One of the things that has really stood out in children’s shows over the last ten years is the industry’s search for the elusive next Dora, the next Spongebob. I’ve mentioned this here before. For me, well, neither Dora nor Spongebob were the next anything. That’s a big part of what made them special.
A couple of weeks ago, I had a really interesting discussion with some people more in the licensing end of things. They were telling me about how buyers choose products, how they end up on the shelves and the boy/girl rules that go with all that – buyers who, by all accounts, file shows and characters into very simple categories that mean they will either work or not work in the marketplace. There are years of market research so it’s a pretty exact science. All very interesting stuff and reminiscent of discussions I had with the distributors of Fluffy Gardens.
In this conversation, Peppa Pig came up as an exception.

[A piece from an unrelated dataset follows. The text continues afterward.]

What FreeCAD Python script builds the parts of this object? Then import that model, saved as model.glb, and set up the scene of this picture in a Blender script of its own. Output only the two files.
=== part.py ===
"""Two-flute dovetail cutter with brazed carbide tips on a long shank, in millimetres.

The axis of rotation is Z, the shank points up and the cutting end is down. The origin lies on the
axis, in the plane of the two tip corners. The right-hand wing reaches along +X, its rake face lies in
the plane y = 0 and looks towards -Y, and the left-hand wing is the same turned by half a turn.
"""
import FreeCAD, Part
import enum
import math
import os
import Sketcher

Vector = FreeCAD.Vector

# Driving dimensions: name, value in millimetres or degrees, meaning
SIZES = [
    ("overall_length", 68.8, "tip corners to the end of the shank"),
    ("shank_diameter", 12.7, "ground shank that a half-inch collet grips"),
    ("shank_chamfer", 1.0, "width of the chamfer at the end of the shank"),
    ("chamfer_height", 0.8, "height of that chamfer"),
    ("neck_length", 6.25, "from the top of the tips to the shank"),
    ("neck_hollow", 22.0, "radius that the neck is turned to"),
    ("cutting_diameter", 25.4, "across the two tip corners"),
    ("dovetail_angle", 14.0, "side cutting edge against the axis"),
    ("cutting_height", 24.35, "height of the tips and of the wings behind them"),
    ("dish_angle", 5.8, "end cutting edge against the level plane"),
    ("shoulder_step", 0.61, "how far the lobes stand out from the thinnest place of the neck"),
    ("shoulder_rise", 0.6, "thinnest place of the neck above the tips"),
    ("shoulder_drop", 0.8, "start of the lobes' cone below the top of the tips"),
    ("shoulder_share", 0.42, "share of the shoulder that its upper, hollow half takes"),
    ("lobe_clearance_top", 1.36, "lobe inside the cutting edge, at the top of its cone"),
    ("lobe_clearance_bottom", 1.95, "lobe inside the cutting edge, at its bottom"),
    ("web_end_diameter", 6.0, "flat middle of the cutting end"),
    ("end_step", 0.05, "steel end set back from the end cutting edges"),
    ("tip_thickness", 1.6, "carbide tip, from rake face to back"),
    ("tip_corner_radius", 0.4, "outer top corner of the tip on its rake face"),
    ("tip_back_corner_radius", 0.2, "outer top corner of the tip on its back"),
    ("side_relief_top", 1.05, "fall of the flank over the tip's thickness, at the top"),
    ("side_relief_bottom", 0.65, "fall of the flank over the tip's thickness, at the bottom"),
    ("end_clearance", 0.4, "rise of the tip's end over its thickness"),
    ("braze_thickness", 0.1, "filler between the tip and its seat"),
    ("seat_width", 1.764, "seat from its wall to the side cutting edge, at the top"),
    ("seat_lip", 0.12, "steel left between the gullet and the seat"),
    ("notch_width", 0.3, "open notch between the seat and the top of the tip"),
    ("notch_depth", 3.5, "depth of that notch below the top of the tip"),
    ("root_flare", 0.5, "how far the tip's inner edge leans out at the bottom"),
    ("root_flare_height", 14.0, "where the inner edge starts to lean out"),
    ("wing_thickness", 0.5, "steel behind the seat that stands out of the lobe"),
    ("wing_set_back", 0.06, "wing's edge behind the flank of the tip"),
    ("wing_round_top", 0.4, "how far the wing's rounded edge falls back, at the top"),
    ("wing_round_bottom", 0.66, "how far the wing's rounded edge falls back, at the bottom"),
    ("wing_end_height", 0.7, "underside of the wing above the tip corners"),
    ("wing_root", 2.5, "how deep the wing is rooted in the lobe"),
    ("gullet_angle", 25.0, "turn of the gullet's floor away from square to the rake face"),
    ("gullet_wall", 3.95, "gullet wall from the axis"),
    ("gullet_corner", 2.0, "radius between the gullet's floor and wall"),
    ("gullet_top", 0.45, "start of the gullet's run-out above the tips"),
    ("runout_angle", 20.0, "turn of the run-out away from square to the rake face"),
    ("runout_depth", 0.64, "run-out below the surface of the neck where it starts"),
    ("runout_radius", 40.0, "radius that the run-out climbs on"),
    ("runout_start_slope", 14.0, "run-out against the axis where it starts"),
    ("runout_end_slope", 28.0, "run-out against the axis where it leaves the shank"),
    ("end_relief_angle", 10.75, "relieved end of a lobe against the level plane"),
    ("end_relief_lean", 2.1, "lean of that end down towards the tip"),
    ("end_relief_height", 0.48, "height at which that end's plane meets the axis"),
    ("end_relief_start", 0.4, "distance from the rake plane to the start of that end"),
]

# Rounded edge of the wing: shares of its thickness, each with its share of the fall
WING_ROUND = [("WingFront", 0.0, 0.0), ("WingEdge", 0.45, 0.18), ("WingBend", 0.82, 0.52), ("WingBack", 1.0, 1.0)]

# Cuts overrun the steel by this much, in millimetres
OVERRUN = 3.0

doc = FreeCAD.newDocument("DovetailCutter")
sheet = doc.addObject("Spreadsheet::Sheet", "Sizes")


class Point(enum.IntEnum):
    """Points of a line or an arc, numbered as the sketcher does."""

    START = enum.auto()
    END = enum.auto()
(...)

It’s a show that, apparently, licensees would not have bought. This is something I’ve heard before too. They wouldn’t have seen the success coming. Girl main character, even coloured pink (well, she is a pig) and it broke out well beyond the limited perception of what a girl’s property is. It was a surprise. At least, for the licensing experts. And now it’s a massive success.
And I couldn’t help but think, yet again, of the failed search for the next Dora.
So is it really that Peppa Pig is an exception? An anomaly? A mistake in the market?
Or is it more likely that the show is excellent, funny, speaks to children in a way they totally understand regardless of gender and children want more of that, be it in toy form, book form or whatever? Is it more likely that the science is flawed?
I honestly don’t know. Being perfectly truthful, the licensing end of things is not somewhere I go. So I’m no expert. I’d have to bow to the experience of those in that area.
But here’s something I think is relevant to all areas of business, creativity, even just everyday life:
There are exceptions to rules. But when following the rules leads to few results of value and the big successes seem to be the exceptions, I’d guess it’s more likely just that the rules are wrong. ‘Try, try again’ only works if you’re doing it right.
How, as a leading figure in a studio, do you avoid trying to find “the next” one of your own shows? Whether for financial or artistic reasons it must be so hard to avoid revisiting the past within a studio itself.
Good question, Andy. I could do a whole post on that (and maybe I will!). When you’ve made something that even just does okay, but definitely when something does well, it sort of puts you in a difficult position for your next project. People now have an expectation of what you do. Offer something too different and it can put people off. Too similar and, well, that’s just the same as your last project. That difficult second album!
I like to learn from previous projects. Build on them. But, really, once something is done it’s done and I like to move on and create something that can completely stand on its own. It can be tempting to rework ideas that have done well but we like variety! Going off in a whole other direction is probably a bigger temptation.